◆ Data segment:
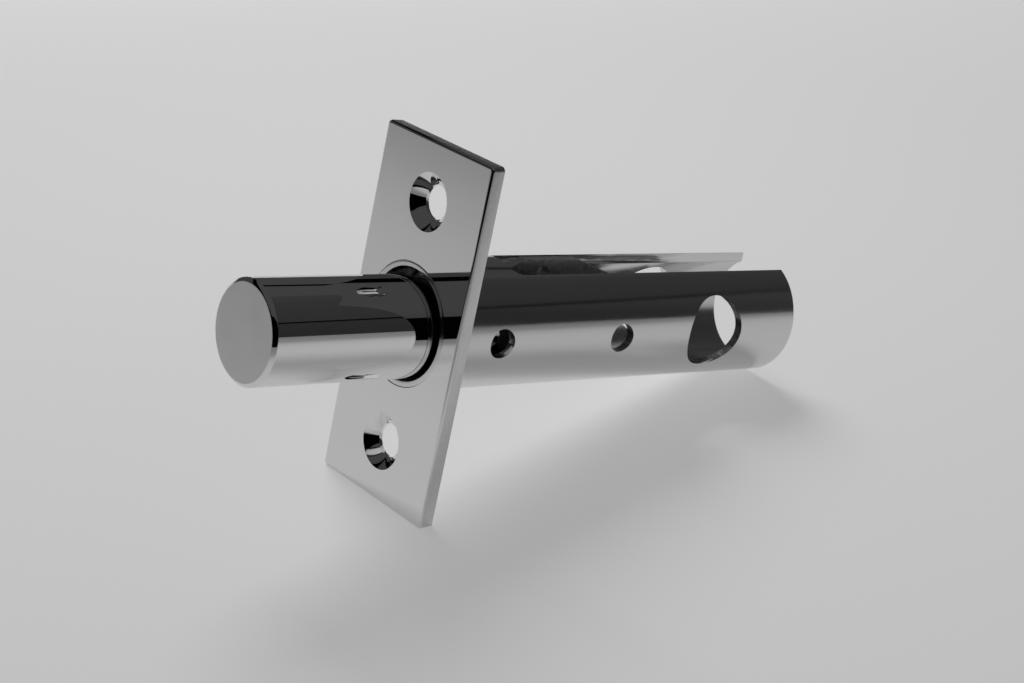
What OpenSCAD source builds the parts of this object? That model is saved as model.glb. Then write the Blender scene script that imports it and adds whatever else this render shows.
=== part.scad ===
// Door bolt: a tubular rack bolt for a drilled door edge.
// Origin: centre of the faceplate's front face, on the axis of the case.
// The bolt throws along -Y, the case runs back along +Y, +Z points along the faceplate
// towards the side with the open slot, and X crosses the case, along the key hole.

/* [Case] */
// Outer diameter of the case tube
case_od = 16; // [15:0.5:20]
// Wall thickness of the case tube
case_wall = 1.15; // [0.9:0.05:1.3]
// Length from the faceplate's front to the case's rear end
case_len = 60; // [58:1:70]
// Chamfer at the case's rear rim
rim_chamfer = 0.25; // [0.1:0.05:0.4]
// Width of the open slot along the top of the case
slot_w = 7.4; // [6:0.2:8]
// Distance from the faceplate's front to the slot's front end
slot_start = 12.5; // [11.5:0.1:12.7]
// Radius of the slot's front corners
slot_corner_r = 1.6; // [1:0.1:2]

/* [Holes in the case] */
// Diameter of the key hole through both walls
key_hole_d = 9.5; // [8:0.25:10.5]
// Distance from the faceplate's front to the key hole's axis
key_hole_y = 45.1; // [43:0.1:46]
// Diameter of the two small cross holes
cross_hole_d = 3.7; // [3:0.1:4.5]
// Distance from the faceplate's front to the front cross hole
cross_hole_front_y = 8.9; // [7.5:0.1:9.5]
// Distance between the two cross holes
cross_hole_pitch = 19.5; // [16:0.5:22]

/* [Faceplate] */
// Width of the faceplate, across the door's edge
plate_w = 20.4; // [19:0.2:26]
// Length of the faceplate, along the door's edge
plate_h = 44.4; // [43:0.2:56]
// Thickness of the faceplate
plate_t = 1.8; // [1.6:0.1:2.5]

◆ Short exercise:
Make an exact copy of the data above.

◆ Task output:
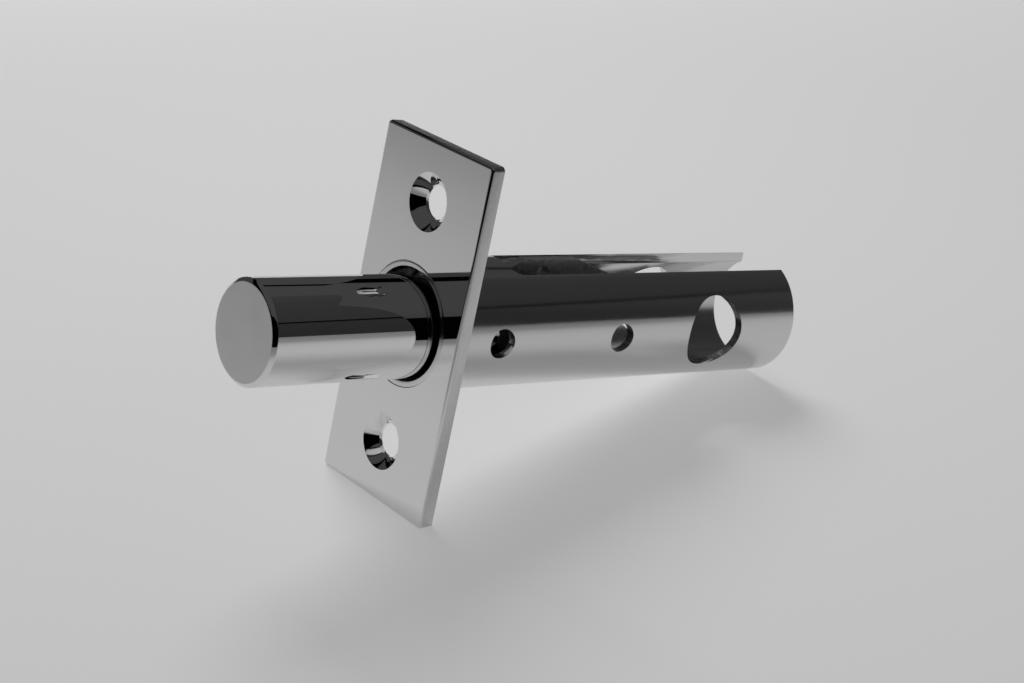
What OpenSCAD source builds the parts of this object? That model is saved as model.glb. Then write the Blender scene script that imports it and adds whatever else this render shows.
=== part.scad ===
// Door bolt: a tubular rack bolt for a drilled door edge.
// Origin: centre of the faceplate's front face, on the axis of the case.
// The bolt throws along -Y, the case runs back along +Y, +Z points along the faceplate
// towards the side with the open slot, and X crosses the case, along the key hole.

/* [Case] */
// Outer diameter of the case tube
case_od = 16; // [15:0.5:20]
// Wall thickness of the case tube
case_wall = 1.15; // [0.9:0.05:1.3]
// Length from the faceplate's front to the case's rear end
case_len = 60; // [58:1:70]
// Chamfer at the case's rear rim
rim_chamfer = 0.25; // [0.1:0.05:0.4]
// Width of the open slot along the top of the case
slot_w = 7.4; // [6:0.2:8]
// Distance from the faceplate's front to the slot's front end
slot_start = 12.5; // [11.5:0.1:12.7]
// Radius of the slot's front corners
slot_corner_r = 1.6; // [1:0.1:2]

/* [Holes in the case] */
// Diameter of the key hole through both walls
key_hole_d = 9.5; // [8:0.25:10.5]
// Distance from the faceplate's front to the key hole's axis
key_hole_y = 45.1; // [43:0.1:46]
// Diameter of the two small cross holes
cross_hole_d = 3.7; // [3:0.1:4.5]
// Distance from the faceplate's front to the front cross hole
cross_hole_front_y = 8.9; // [7.5:0.1:9.5]
// Distance between the two cross holes
cross_hole_pitch = 19.5; // [16:0.5:22]

/* [Faceplate] */
// Width of the faceplate, across the door's edge
plate_w = 20.4; // [19:0.2:26]
// Length of the faceplate, along the door's edge
plate_h = 44.4; // [43:0.2:56]
// Thickness of the faceplate
plate_t = 1.8; // [1.6:0.1:2.5]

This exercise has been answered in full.